Gaurav Bhola, MSM, Managing Editor
What is the purpose of Insurance? Most people will answer, in case something happens I can have peace of mind. Well, the real purpose of insurance is to transfer the risk to the insurance company. The risks are as various as needs of insurance. Everyone likes to have the protection insurance provides but no one likes to pay for it. I belong to this group as well. But, as a former financial advisor I have seen the benefits of insurance. I have seen many instances in which if people didn’t have insurance benefits, they would have been financially overwhelmed.
What is long-term care
Insurance is an integral part of life be it health insurance, life insurance, property insurance, casualty insurance, or other; it protects you, your loved ones, your property, and your financial resources.

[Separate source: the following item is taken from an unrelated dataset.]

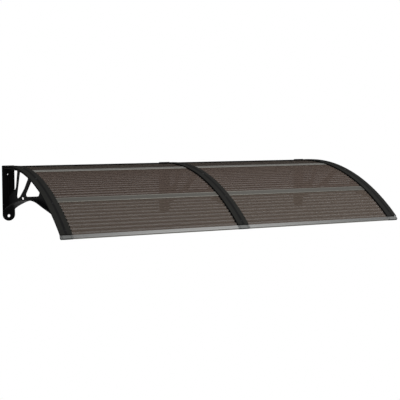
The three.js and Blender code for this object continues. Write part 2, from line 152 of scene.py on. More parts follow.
def roughen(
    tree: bpy.types.NodeTree, grain: bpy.types.NodeSocket, roughness: float, spread: float,
    strength: float, depth: float,
) -> None:
    """Lets a grain move the shader's gloss and raise its surface.

    Args:
        tree: The material's node tree.
        grain: The grain's output.
        roughness: Middle roughness.
        spread: How far the grain moves the roughness.
        strength: Strength of the relief.
        depth: Depth of the relief, in millimetres.
    """
    gloss = add_node(tree, "ShaderNodeMapRange", inputs={
        "Value": grain, "From Min": LOW_NOISE, "From Max": HIGH_NOISE,
        "To Min": roughness - spread, "To Max": roughness + spread,
    })
    bump = add_node(
        tree, "ShaderNodeBump", inputs={"Strength": strength, "Distance": depth * MM, "Height": grain},
    )
    shader = tree.nodes["Principled BSDF"]
    tree.links.new(gloss.outputs["Result"], shader.inputs["Roughness"])
    tree.links.new(bump.outputs["Normal"], shader.inputs["Normal"])


class Slot(Enum):
    """The material slots of the record."""

    BLACK_ABS = "black_abs"
    SHEET = "smoked_polycarbonate"
    COVER = "dark_cover"
    ALUMINIUM = "mill_aluminium"
    GREY_PLASTIC = "grey_plastic"
    RUBBER = "black_rubber"
    SCREW = "black_steel"
    PROFILE = "black_profile"


# finishes


@dataclass(frozen=True)
class Finish:
    """A plastic, metal or rubber surface with a fine grain.

    The colours are sRGB hex colours. The grain's size and relief are in millimetres, and stretch
    draws it out along each axis. A larger noise, with drift times as many grains, mixes the shade
    into the colour.
    """

    name: str
    colour: str
    shade: str
    roughness: float
    roughness_spread: float
    metallic: float = 0.0
    specular: float = 0.5
    grain: float = 1.2
    stretch: tuple[float, float, float] = (1.0, 1.0, 1.0)
    relief: float = 0.01
    relief_strength: float = 0.6
    drift: float = 0.06

    def make(self) -> bpy.types.Material:
        """Builds the material: noise in the piece's own coordinates moves colour, gloss and relief.

        Returns:
            The material.
        """
        material, tree, shader = new_material(self.name)
        shader.inputs["Metallic"].default_value = self.metallic
        shader.inputs["Specular IOR Level"].default_value = self.specular
        grains_per_metre = 1 / (self.grain * MM)
        grain = noise(tree, grains_per_metre, self.stretch)
        drift = noise(tree, self.drift * grains_per_metre, self.stretch, detail=2.0)
        tint = add_node(
            tree, "ShaderNodeMix", {"data_type": "RGBA"},
            {"Factor": drift, "A": linear(self.colour), "B": linear(self.shade)},
        )
        tree.links.new(tint.outputs["Result"], shader.inputs["Base Color"])
        roughen(
            tree, grain, self.roughness, self.roughness_spread, self.relief_strength, self.relief,
        )
        return material


@dataclass(frozen=True)
class SmokedPolycarbonate:
    """Extruded twin-wall polycarbonate, tinted bronze in the melt.

    The ribs between the two skins show from outside as fine darker lines: partly because the tint is
    thickest there, and partly as painted shade along the sunk line over each rib, drawn wider than the
    rib. The cells let a little of what lies behind come through. Opacity is what one skin stops of the
    light over a cell, and pitch the distance between ribs. The line over a rib is full within its core
    on either side and has faded out at line. Fine streaks run the way the sheet was drawn, streak wide
    and streak_length times as long. Lengths are in millimetres.
    """

    name: str
    cell: str
    rib: str
    opacity: float = 0.52
    refraction: float = 1.58
    roughness: float = 0.42
    roughness_spread: float = 0.06
    pitch: float = RIB_PITCH
    line: float = 8.0
    line_core: float = 1.6
    streak: float = 10 / 3
    streak_length: float = 50.0
    relief: float = 0.03
    relief_strength: float = 0.5

    def make(self) -> bpy.types.Material:
        """Builds the material: the piece's UV map counts the ribs, starting from its closed edge.

        The way from the nearest rib is the map's second value folded up and down over half a pitch.

        Returns:
            The material.
        """
        material, tree, shader = new_material(self.name)
        shader.inputs["IOR"].default_value = self.refraction
        shader.inputs["Specular IOR Level"].default_value = 0.0
        uv = add_node(tree, "ShaderNodeUVMap", {"uv_map": "unrolled"})
        parts = add_node(tree, "ShaderNodeSeparateXYZ", inputs={0: uv.outputs["UV"]})
        from_rib = add_node(
            tree, "ShaderNodeMath", {"operation": "PINGPONG"},
            {0: parts.outputs["Y"], 1: self.pitch * MM / 2},
        )
        over_cell = add_node(
            tree, "ShaderNodeMapRange", {"interpolation_type": "SMOOTHSTEP"},
            {"Value": from_rib.outputs[0], "From Min": self.line_core * MM, "From Max": self.line * MM},
        ).outputs["Result"]
        # Painted shade: the rib colour spreads over a line wider than the rib.
        colour = add_node(
            tree, "ShaderNodeMix", {"data_type": "RGBA"},
            {"Factor": over_cell, "A": linear(self.rib), "B": linear(self.cell)},
        )
        alpha = add_node(
            tree, "ShaderNodeMapRange", inputs={"Value": over_cell, "To Min": 1.0, "To Max": self.opacity},
        )
        tree.links.new(colour.outputs["Result"], shader.inputs["Base Color"])
        tree.links.new(alpha.outputs["Result"], shader.inputs["Alpha"])
        streaks = noise(tree, 1 / (self.streak * MM), (self.streak_length, 1.0, 1.0))
        roughen(
            tree, streaks, self.roughness, self.roughness_spread, self.relief_strength, self.relief,
        )
        return material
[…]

A critical part at a certain stage of life may require long-term care insurance. Long term care can be generally defined as care provided by a party for the benefit of one who is unable to care for oneself. More specifically, the care benefits people who are unable to perform certain Activities of Daily Living (ADL's) or who need supervision due to severe cognitive impairment such as Alzheimer's Disease. Normally, a policy pays benefits when you can't do either two or three of the ADLs. The most commonly used ADLs are:
- transferring (getting in and out of bed)
- toileting (moving on and off the toilet)
One common misconception is that the care is provided in a nursing home only; but care can also be provided at home or at an assisted care facility.
Chances of needing it
One can never forecast when the need will appear. It can happen in an instant or progressively as the person's health deteriorates. Some reasons for receiving long term care include:
- protracted illness
- unremitting disease
- injuries sustained due to an accident
- cognitive impairment (ex: Alzheimer's Disease) which reduces a person's ability to think or reason
As Americans live longer, the odds of getting ill or being involved in an accident increase; unlike our predecessors it’s not uncommon to hear someone live till ninety or one hundred years of age. Also, the baby boomers will be retiring by the millions; nearly 78 million Americans in next couple of years. According to the Labor Department, by year 2014 the group will represent more than one-fifth of the U.S. population, up from 15.6 percent in 2004. They will need more health care and social services. he army of retirees will strain the system leading to the crash of Medicare trust fund by year 2019, according to the Social Security Administration. The boomers want an active lifestyle retirement, thus increasing susceptibility to accident, injury, or illness. Furthermore, the changing family structure of increasing divorce rates and two working parent families, it becomes more unlikely that someone will have the time and caregiving skill sets to give their parents the care they deserve.
“I don’t need it; I’m covered by the Government”
Do you believe Social Security will be there in its current form ten or twenty years from now? No, most of us don’t. So what makes people think that the government will be there for us when it comes to long-term care? One simply has to ask some seniors currently on Medicaid/Medicare, the type of service they are receiving. The answers don’t paint a pretty picture. Ever since the passage of the Health Insurance Portability and Accountability Act (HIPAA) in 1996, the onus is on you for your own long term care.
Long term care services aren't adequately covered by most types of insurance or governmental programs including Medicare and Medicaid:
- majority of major medical insurance plans do not cover long term care
- Medicaid pays only for nursing home care after you have spent nearly all of your assets
- Medicare generally covers some nursing home care for a limited time
- disability insurance pays for lost income not long-term care services
Many people today have no idea what supportive and assisted living services cost. Nationally, the average annual cost in 2007 for a private room in a nursing home (single occupant) is $74,806.
The average costs in the United States (in 2007) are:
- $180.78/day/day for a semi-private room in a nursing home
- $204.95/day for a private room in a nursing home
- $2,714/month for care in an Assisted Living Facility (for a one-bedroom unit)
- $32.37/hour for a Home Health Aide
- $17/hour for a Homemaker services
Source: Genworth Financial 2007 Cost of Care Survey
Majority of Americans are not planning for possible long term care needs. About fifty percent of Americans incorrectly believe that Medicare or their private health insurance will subsidize their long term care needs. The fact is they generally don’t. The message is clear; you cannot afford not to have long-term care insurance.